Which explains why his books ultimately seem so affectionate, so breathlessly awestruck, despite their wealth of damning detail. Page by overwrought page, they are charged with longing for transcendence, for liberation from every kind of constraint--sexual, cultural, financial, even physical. In this life, which Anger evocatively describes as "the Sweet Cesspool," we all thirst for deliverance. Consequently, we invest tremendous emotion in fantasies--even, or perhaps especially, in mass-produced fantasies. The fact that even soiled, broken, discredited idols can live on in our memories proves the power and allure of the moving image.

That's why Anger's alternate identity as a serious, respected, influential motion picture maker--a visual pioneer whose output is analyzed by film school students and raided freely by music video directors, cartoonists, musicians, and photographers--doesn't seem the slightest bit odd. His films are populated by lonely souls seeking escape from their mortal coil--men, women, and supernatural beings who seek to transform themselves into something else, something gorgeous, desirable, invincible.
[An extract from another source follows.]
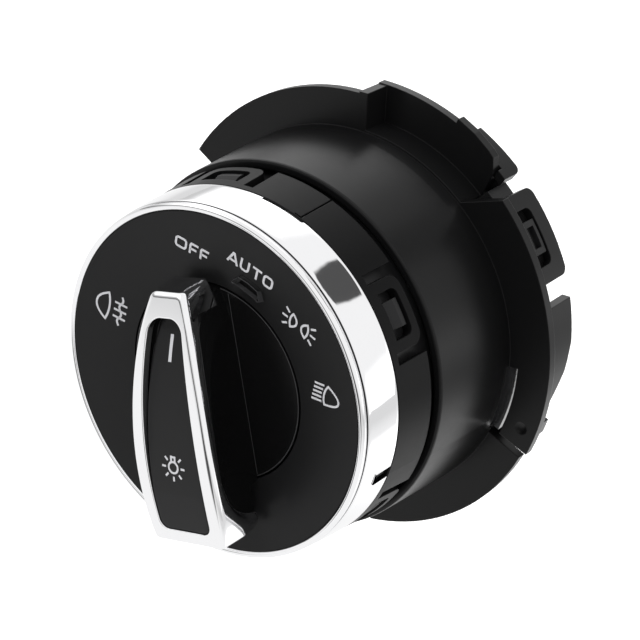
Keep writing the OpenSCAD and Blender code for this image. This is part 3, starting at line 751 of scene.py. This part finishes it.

That's why, no matter how deep the hero of "Fireworks" sinks into humiliation and pain, he always seems inches away from a state of grace. To quote my colleague Jimmy Fowler, the central adage of Anger's art is the same one that drives the movies of the late Derek Jarman: in order to understand the sacred, it is often necessary to indulge in the profane.

Mourning the death of old-style Hollywood glitz, scandals and all, in his first Babylon book--and understandably incapable of foreseeing its worldwide, multimedia resurgence decades later--Anger penned a final paragraph that could serve as a summary of his life and work. Of the decayed, neglected ruins of the old studio culture, he writes: "Sometimes after fierce rains and winds have swept the skies clean, the Egyptian blue reappears over a still-Spanished, still-palmed plain like the Cytherean isle Catalina, discerned on the horizon on a blue ribbon, the hulking, obsolete soundstages like secretive mastabas picked out below, and we can imagine what drew the ambitious and reckless men here, an age ago."